Belief at Christmas is neither neat nor safe. It is the path that leads to the manger and, from there, to the cross. The Christ-child is the God who will leave the house in flames. And we who follow will find ourselves in the ashes, burning, but raised out of them into a new life.
And yet, even as we burn, we ask: Why? Why this strife? Why this God who comes hidden in the straw, who meets us in the hunger of beasts and the blood of slaughtered infants? This is not a god who stays far off, watching from the high throne. This is the God of the heavens and the earth who enters the thick of the fray, sinking into the long beds of mud and leaves where the world fights to breathe.
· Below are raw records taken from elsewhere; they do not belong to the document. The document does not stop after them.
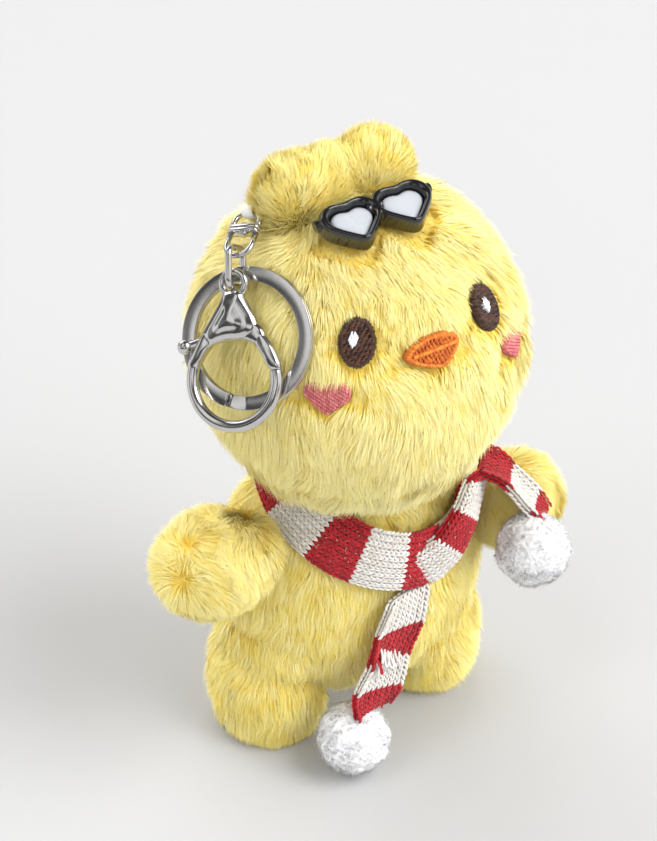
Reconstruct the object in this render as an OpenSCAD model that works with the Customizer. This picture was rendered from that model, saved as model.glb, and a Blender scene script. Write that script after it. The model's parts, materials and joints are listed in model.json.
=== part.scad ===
// Plush chick keychain: a furry chick that stands on its two feet, with a knitted scarf,
// heart sunglasses and a swivel chain that carries a lobster clasp and a split ring.
// Millimetres. The chick faces -Y, +Z is up, and the solids are the fabric under the pile.

/* [Head] */
// Height of the head's centre above the surface the chick stands on
head_z = 104; // [103:0.5:106]
// Radius of the head's fabric
head_r = 34.6; // [34:0.1:35]
// Thickness of the plush fabric
cover_t = 1.2; // [0.8:0.1:1.6]
// Angle that the face is turned towards the right arm
face_turn = -1.2; // [-4:0.2:0]

/* [Face] */
// Width of an embroidered eye
eye_w = 7.4; // [6:0.1:8]
// Height of an embroidered eye
eye_h = 10.2; // [9:0.1:11]
// Angle of each eye from the middle of the face
eye_azimuth = 28.4; // [26:0.2:30]
// Angle of the eyes above the head's centre
eye_latitude = 28.6; // [26:0.2:31]
// Width of the beak
beak_w = 13.2; // [12:0.1:14]
// How far the beak stands out from the fabric
beak_out = 3; // [2.4:0.1:4]
// Angle of each cheek from the middle of the face
cheek_azimuth = 38.5; // [37:0.5:40]
// Width of one lobe of a cheek heart
cheek_lobe = 5.6; // [5:0.1:6]

/* [Body] */
// Half of the torso's width
torso_rx = 30.5; // [30:0.1:31]
// Half of the torso's depth
torso_ry = 21.5; // [21:0.1:22]
// Half of the torso's height
torso_rz = 32; // [31.5:0.1:32.5]
// Distance of each leg's middle from the torso's middle
leg_x = 21; // [20:0.1:22]
// Half of a leg's width
leg_r = 11.5; // [11:0.1:12]

/* [Scarf] */
// Thickness of the knitted strip, which is a flattened tube
knit_t = 2.2; // [1.8:0.1:2.6]
// Width of the hanging ends
tail_w = 12.5; // [11:0.5:13]
// Diameter of each pompom
pompom_d = 17.6; // [16:0.1:18]

/* [Hardware] */
// Outer radius of the split ring
ring_r = 15; // [14.8:0.1:15.2]
// Radial width of the split ring's wire
ring_w = 3; // [2.8:0.1:3.2]
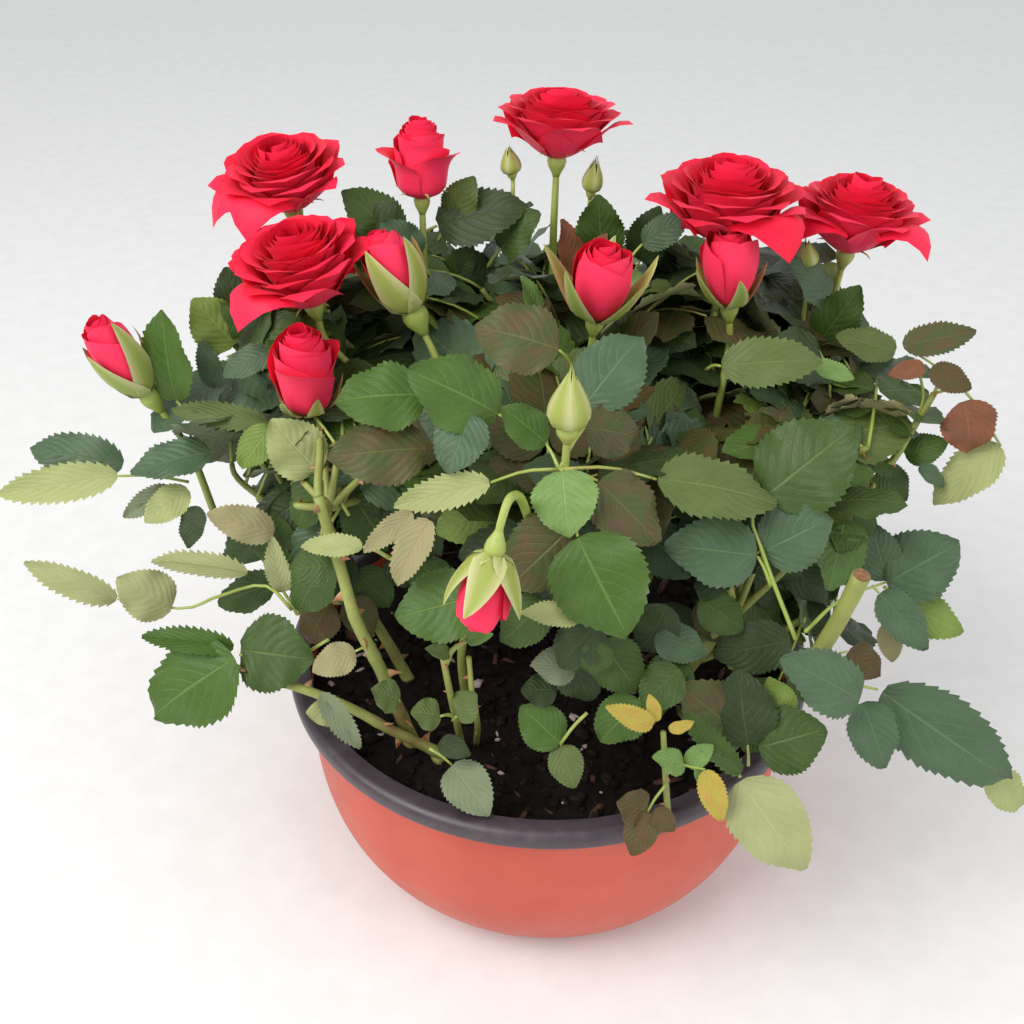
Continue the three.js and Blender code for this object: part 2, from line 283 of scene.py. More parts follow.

For those who believe, this is the heart of the story: Emmanuel—God with us. Not over us, not above us, but with us, in the muck and the madness. For those who doubt or who cannot believe, the story still carries its weight. It asks: What if the sacred is not where we think to find it? What if the holy does not dwell in clean places but comes to us wrapped in rags, resting in the dirt?
What, then, does Christmas demand of us? It does not ask for neat answers or polished prayers. It asks for space—for a clearing in the thicket of our lives. It asks us to hold the conflict, not to resolve it. To kneel before the manger, not in certainty but in wonder. To follow the star, not knowing where it will lead.
Belief, at its root, is not about knowing. It is about stepping forward, even when the path is dark because we are meant to carry our questions like tools. The questions themselves—of faith, of suffering, of the vastness of the unknown—become how God works belief in us.
Belief is not just a fortress, it is the pillar of fire that leads us through the storm.
And so, Christmastide becomes a time of holding the tension. It is not the escape from strife but the entry into it. It is the moment when we see, however faintly, that Light does not banish the dark but pierces it.
For us today, the nativity is not a distant tale; it is our Maker calling us to his hearth, to gather around the fire of his fierce truth. It asks us to open ourselves to his wildness, to let his raw edges cut into our settled lives. It is not a tale of ease but of courage—the courage to believe—not in spite of the conflict but through it.
As we kneel by the manger, we will be blessed, given eyes to see what the shepherds saw: that the child in the straw does not remove the pain, but he holds it. He does not silence the questions, but he bears them. He does not end the strife, but he stands within it, as a still point, a flame in the wind.
This is the hope of Christmas: not that the world is made whole all at once, but that the Light has entered the dark, and the dark has not overcome him. And so we stand, like Joseph and Mary, like the shepherds and the Magi—broken, bewildered, but drawn out. Led to follow, to kneel, to believe. In the end, belief is not just a fortress, it is the pillar of fire that leads us through the storm, the night watchman’s torch that is placed into our shaking hands, and the hope that warms the world.